Given exercise: Write out each line exactly as it stands, please.

Provided material:
....................
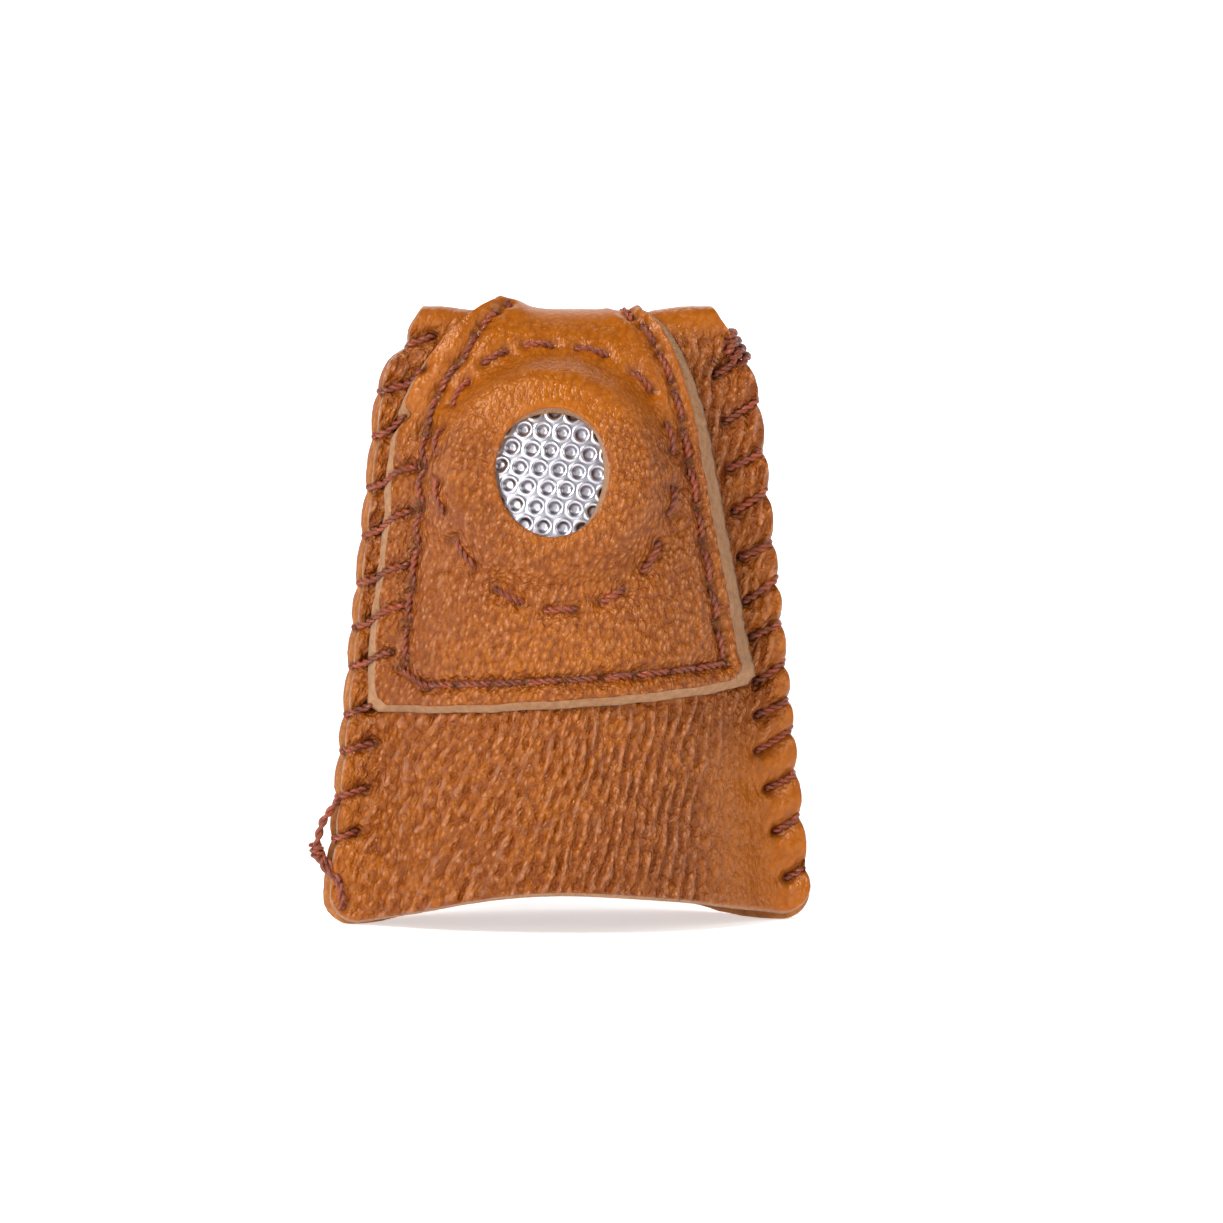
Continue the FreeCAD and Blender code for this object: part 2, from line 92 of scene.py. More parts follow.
THREAD_REACH, STRAND = 0.16, 0.19  # from the thread's middle to a strand's, and a strand's radius
TWIST = 1.1  # length of one full turn of the two strands
THREAD_SCALE, KNOT_SCALE = 0.74, 0.8
THREAD_STEP, PATH_STEP = 0.11, 0.12  # spacing of the points along a thread, and along the path it follows
STRAND_SIDES = 8
THREAD_REST, STITCH_SINK, STITCH_LEG = 0.1, 0.02, 1.1  # height over the leather, and depths a stitch goes in
# The slack thread at the lower left, as (x, z) places: its loop, and its tail along the edge to the mouth.
LOOSE_LOOP = (
    (-15.3, 8.7), (-15.75, 8.1), (-16.55, 7.1), (-16.9, 5.9),
    (-17.0, 5.0), (-16.6, 4.1), (-15.9, 3.4), (-15.4, 3.1),
)
LOOSE_TAIL = ((-16.9, 5.2), (-16.5, 4.6), (-15.9, 3.9), (-15.5, 3.1), (-15.35, 2.2), (-15.3, 1.2))
LOOSE_TWIST, LOOSE_THREAD_SCALE = 1.7, 0.85
# Windings: from and to as (x, z) places, half their width, half their thickness along Y, and their turns.
SLACK_KNOT, SLACK_KNOT_Y, SLACK_KNOT_SCALE = ((-17.0, 5.45), (-16.9, 4.75), 0.3, 0.3, 2), -0.75, 0.7
END_KNOT = ((10.75, 39.9), (11.95, 37.8), 0.4, 1.15, 4)
END_KNOT_FRONT, END_KNOT_FRONT_Y = ((10.75, 39.3), (11.4, 38.1), 0.4, 0.3, 2), -1.25
RING_STITCHES, RING_LENGTH = 14, 1.9
RING_CENTRE, RING_HALVES, RING_MEAN = (-1.15, 29.9), (8.05, 8.7), 8.5
EDGE_PITCH, EDGE_LENGTH = 2.6, 1.75
# From the patch's edges to its stitches: at its low end, below the tip, at the tip and at its back end.
MARGIN_LEFT, MARGIN_RIGHT = (2.2, 2.1, 0.8, 1.6), (2.1, 1.7, 1.3, 1.6)
MARGIN_LOW, LINE_CORNER = 1.8, 1.6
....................
The completed task:
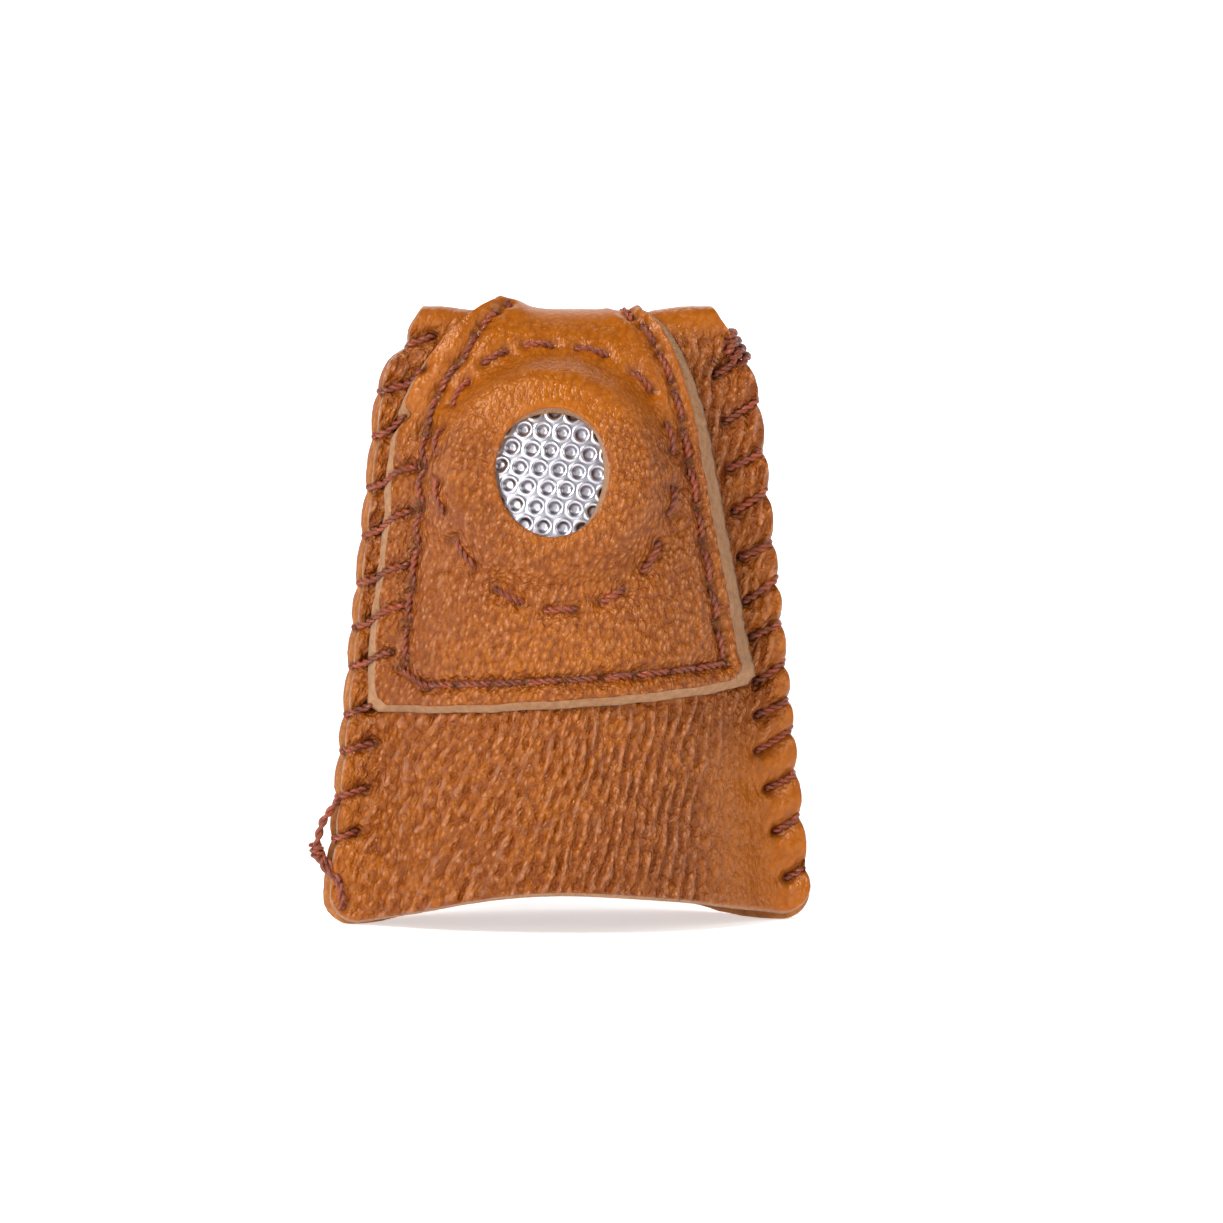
Continue the FreeCAD and Blender code for this object: part 2, from line 92 of scene.py. More parts follow.
THREAD_REACH, STRAND = 0.16, 0.19  # from the thread's middle to a strand's, and a strand's radius
TWIST = 1.1  # length of one full turn of the two strands
THREAD_SCALE, KNOT_SCALE = 0.74, 0.8
THREAD_STEP, PATH_STEP = 0.11, 0.12  # spacing of the points along a thread, and along the path it follows
STRAND_SIDES = 8
THREAD_REST, STITCH_SINK, STITCH_LEG = 0.1, 0.02, 1.1  # height over the leather, and depths a stitch goes in
# The slack thread at the lower left, as (x, z) places: its loop, and its tail along the edge to the mouth.
LOOSE_LOOP = (
    (-15.3, 8.7), (-15.75, 8.1), (-16.55, 7.1), (-16.9, 5.9),
    (-17.0, 5.0), (-16.6, 4.1), (-15.9, 3.4), (-15.4, 3.1),
)
LOOSE_TAIL = ((-16.9, 5.2), (-16.5, 4.6), (-15.9, 3.9), (-15.5, 3.1), (-15.35, 2.2), (-15.3, 1.2))
LOOSE_TWIST, LOOSE_THREAD_SCALE = 1.7, 0.85
# Windings: from and to as (x, z) places, half their width, half their thickness along Y, and their turns.
SLACK_KNOT, SLACK_KNOT_Y, SLACK_KNOT_SCALE = ((-17.0, 5.45), (-16.9, 4.75), 0.3, 0.3, 2), -0.75, 0.7
END_KNOT = ((10.75, 39.9), (11.95, 37.8), 0.4, 1.15, 4)
END_KNOT_FRONT, END_KNOT_FRONT_Y = ((10.75, 39.3), (11.4, 38.1), 0.4, 0.3, 2), -1.25
RING_STITCHES, RING_LENGTH = 14, 1.9
RING_CENTRE, RING_HALVES, RING_MEAN = (-1.15, 29.9), (8.05, 8.7), 8.5
EDGE_PITCH, EDGE_LENGTH = 2.6, 1.75
# From the patch's edges to its stitches: at its low end, below the tip, at the tip and at its back end.
MARGIN_LEFT, MARGIN_RIGHT = (2.2, 2.1, 0.8, 1.6), (2.1, 1.7, 1.3, 1.6)
MARGIN_LOW, LINE_CORNER = 1.8, 1.6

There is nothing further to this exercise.